The warning strike, which successfully crippled train operations on the Abuja-Kaduna, Lagos-Ibadan, and Itakpe-Warri rail-lines incurred huge losses. An estimated N19m was lost daily by the NRC from its almost 5,000 daily passenger traffic on the Abuja-Kaduna corridor alone. Aside the huge losses suffered by the NRC for the three-period when train services were suspended, petty traders whose small businesses depend on train services also had their share of the loss. The strike equally imposed painful hardships on stranded passengers.
Following meetings between the unions and the NRC board, the management and the FMoT in Abuja, the warning strike was thereafter suspended on Saturday November 20, 2021 and a committee was set up to review the existing conditions of service for railway workers. It was also resolved that all the train crews be given insurance cover while enhanced salary regime would be prioritised by the NRC Board and FMoT.

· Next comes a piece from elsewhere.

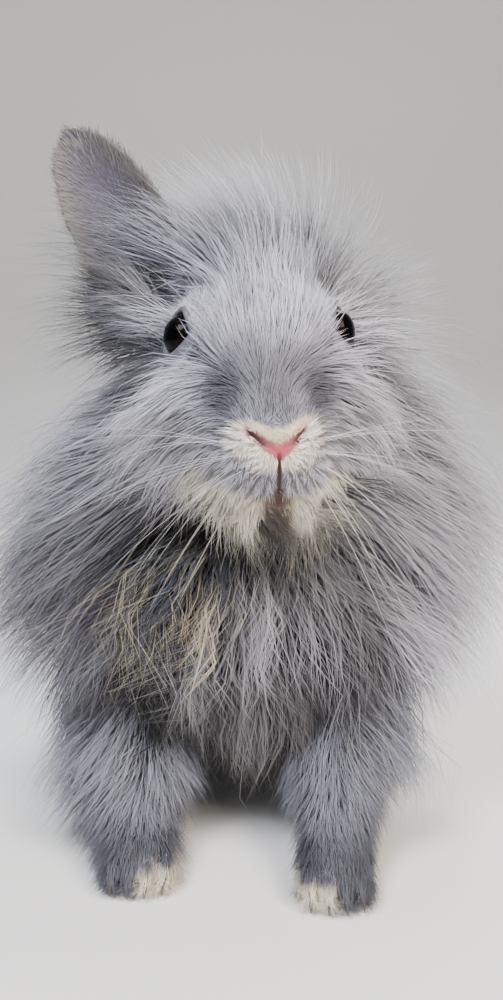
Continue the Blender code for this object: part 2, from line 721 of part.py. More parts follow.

Rising insecurity in recent times made trains the preferred choice of transportation for many Nigerians, especially from Abuja to Kaduna and from Lagos to Ibadan. It would be ridiculous and counter-productive if, in spite of recent strategic efforts by government to resuscitate rail transportation in the country, the sector is so soon faced with labour crisis.
The usual refusal by government to honour agreements reached with labour unions is condemnable in strong terms. This unwelcome norm that characterises government’s response to workers’ demands lends credence to the insinuation among Nigerian workers that “strike is the only language understood by government”. While we call on the authorities to vacate this lackadaisical attitude of allowing agitation by workers to degenerate into an industrial action before responding to their demands, we urge them to quickly address the demand by railway workers for enhanced wages and other welfare matters.
Daily Trust urges the committee set up to review the conditions of service for railway workers to complete its assignments within a reasonable time frame. The implementation of the committee’s recommendations should, thereafter, not suffer any administrative or financial bottlenecks. Rail transport is cheaper, friendlier, safer, and faster. Government, therefore, should be seen to be committed to giving the welfare of railway workers the attention it deserves.